Parameter explanation:

dnn_layer: Specify which type of DNN layer to convert into BNN layer.
bnn_layer: Specify which type of BNN layer the DNN layer will be converted into.
get_args: Specify which parameters to get from the DNN layer.
add_args: Specify which parameters of the BNN layer to re-assign.

The code to convert the Dense layer in the DNN model into the corresponding Bayesian layer DenseReparam in MindSpore is as follows:

The dnn_layer parameter specifies a type of a DNN layer to be converted into a BNN layer, and the bnn_layer parameter specifies a type of a BNN layer to be converted into a DNN layer, get_args and add_args specify parameters obtained from the DNN layer and the parameters to be re-assigned to the BNN layer, respectively.

The code for converting a Dense layer in a DNN model into a corresponding Bayesian layer DenseReparam in MindSpore is as follows:

from mindspore.nn.probability import bnn_layers

network = LeNet5(10)
criterion = nn.SoftmaxCrossEntropyWithLogits(sparse=True, reduction="mean")
optimizer = nn.AdamWeightDecay(params=network.trainable_params(), learning_rate=0.0001)
net_with_loss = WithLossCell(network, criterion)
train_network = TrainOneStepCell(net_with_loss, optimizer)
bnn_transformer = transforms.TransformToBNN(train_network, 60000, 0.000001)
train_bnn_network = bnn_transformer.transform_to_bnn_layer(nn.Dense, bnn_layers.DenseReparam)

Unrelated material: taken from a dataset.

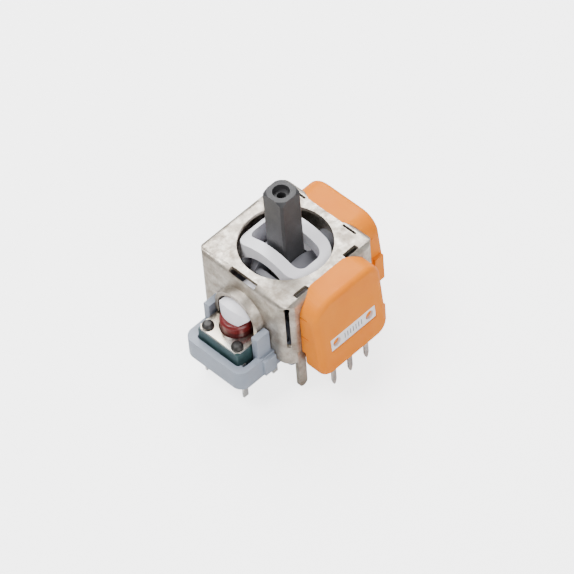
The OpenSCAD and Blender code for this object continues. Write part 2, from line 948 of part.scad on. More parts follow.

Execute the following code to view the structure of the converted network:

DNN_layer_name = [i.name for i in network.trainable_params()]
pprint.pprint(DNN_layer_name)

['conv1.weight',
 'conv2.weight',
 'fc1.weight_posterior.mean',
 'fc1.weight_posterior.untransformed_std',
 'fc1.bias_posterior.mean',
 'fc1.bias_posterior.untransformed_std',
 'fc2.weight_posterior.mean',
 'fc2.weight_posterior.untransformed_std',
 'fc2.bias_posterior.mean',
 'fc2.bias_posterior.untransformed_std',
 'fc3.weight_posterior.mean',
 'fc3.weight_posterior.untransformed_std',
 'fc3.bias_posterior.mean',
 'fc3.bias_posterior.untransformed_std']

As shown in the preceding information, the LeNet network transformed by transform_to_bnn_layer converts all the specified fully connected layers into Bayesian layers.